House-hunting

I’ve been in Delhi for three days, and for the last two of which I’ve been house-hunting and then buried in office work. While I was trawling through dozens of Facebook posts and items on Magicbricks and 99acres looking for advertisements of 1 or 2 BHK apartments fitting my budget, a voice in my head kept reminding me that I should prepare for a notorious weeks-long hunt.

Too many people have told me that house-hunting in Delhi can be particularly murderous. I remember when two of my colleagues were forced to back out from multiple offers when they were house-hunting last year – one because he didn’t belong to the right caste and the other because she was a journalist. What if I was going to find the perfect place only for an asshole of a landlord to enquire if I was a Brahmin or not?

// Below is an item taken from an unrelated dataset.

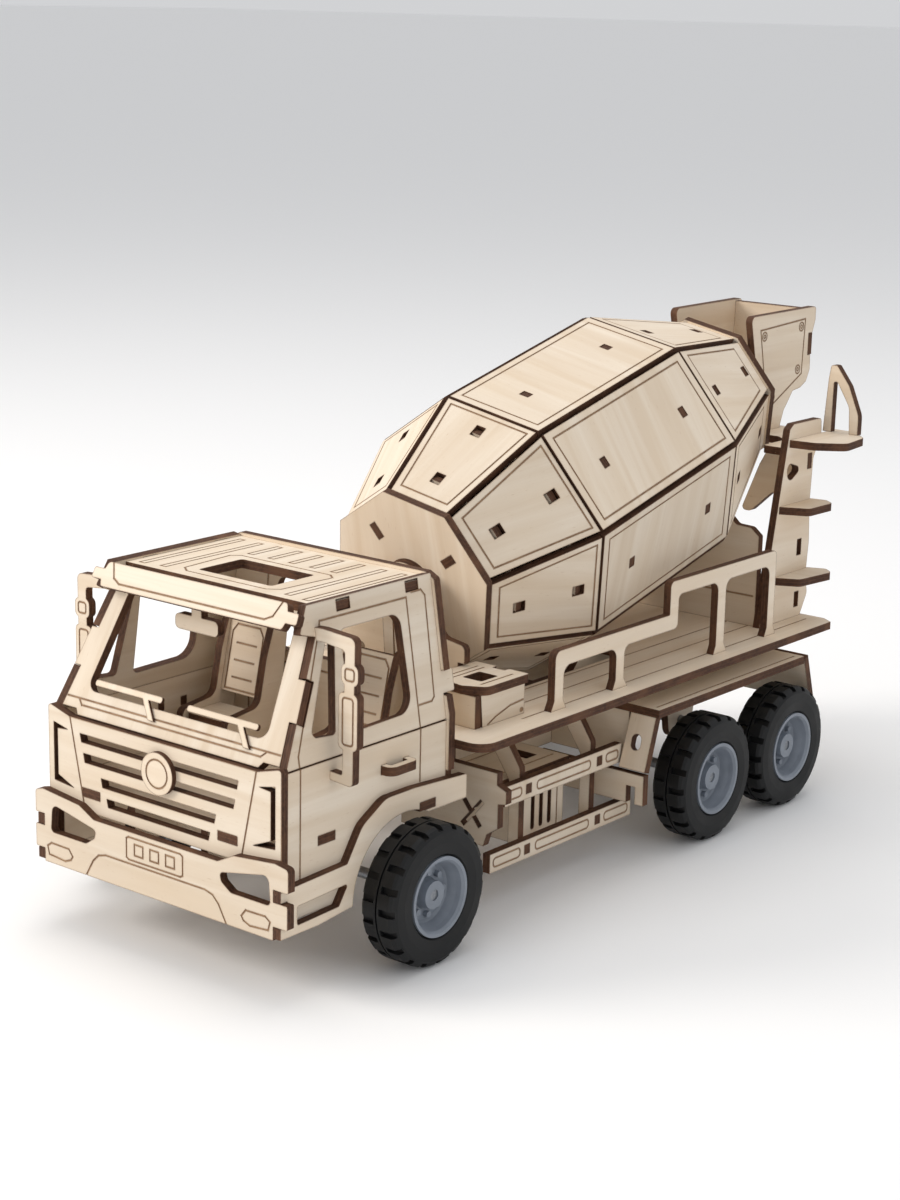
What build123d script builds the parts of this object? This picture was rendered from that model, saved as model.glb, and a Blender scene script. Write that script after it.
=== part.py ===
from build123d import *
from math import asin, atan, atan2, cos, degrees, hypot, radians, sin, tan
import os

os.makedirs("parts", exist_ok=True)

# ---------------------------------------------------------------- stock and fits (mm)
ply = 4.0                  # plywood sheet thickness, every flat piece
tab_fit = 0.12             # clearance round a tab in its slot, each side
turn_fit = 0.08            # radial clearance of a turning rod in its bearing hole
groove_w = 0.7             # width of an engraved line
groove_d = 0.35            # depth of an engraved line
run_gap = 1.2              # smallest gap between the turning drum and fixed plates

# ---------------------------------------------------------------- overall sizes (mm)
tyre_r = 31.5              # tyre outer radius, also the axle height
tyre_w = 19.6              # tyre width
wheel_x = 93.9             # outer face of the wheels from the middle
rim_r = 17.9               # rim flange radius
axle_r = 2.5               # axle rod radius
front_axle_y = -80.0
middle_axle_y = 135.9
rear_axle_y = middle_axle_y + 2 * tyre_r + 7.4

cab_half = 69.3            # outer face of the lower cab sides from the middle
cab_front = -150.0         # rear face of the grille plate
cab_rear = -48.5           # front face of the cab rear wall
belt_z = 98.2              # fold line between lower and upper cab sides
roof_z = 161.0             # top of the roof plate
side_lean = 9.4            # inward lean of the upper cab sides, degrees
sill_z = 30.1              # underside of the front overlays
cab_floor_z = 66.6         # top of the cab floor

deck_half = 86.9
deck_z = 88.9              # top of the deck
deck_front = cab_rear + ply
deck_rear = 253.9
deck_hole_half = 43.0
deck_hole_front = 21.0
deck_hole_rear = 126.0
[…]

Alternatively, what if a landlord was going to okay my application because he had inferred my caste status from my name?

In light of these barriers, I asked various people for the cumulative number of houses they checked before finding one they liked as well as for which they were, somehow, “qualified”. Based on responses from seven people who’d been house-hunting in Delhi between 2012 and 2018, the average seemed to be eight houses.

But as fate would have it, my count is one: the first house I visited yesterday ticked all the boxes, including proximity to the house of a colleague with whom I can carpool to and from work. I have my fingers crossed that it works out and that I’m able to move in sans hassle by the month’s end.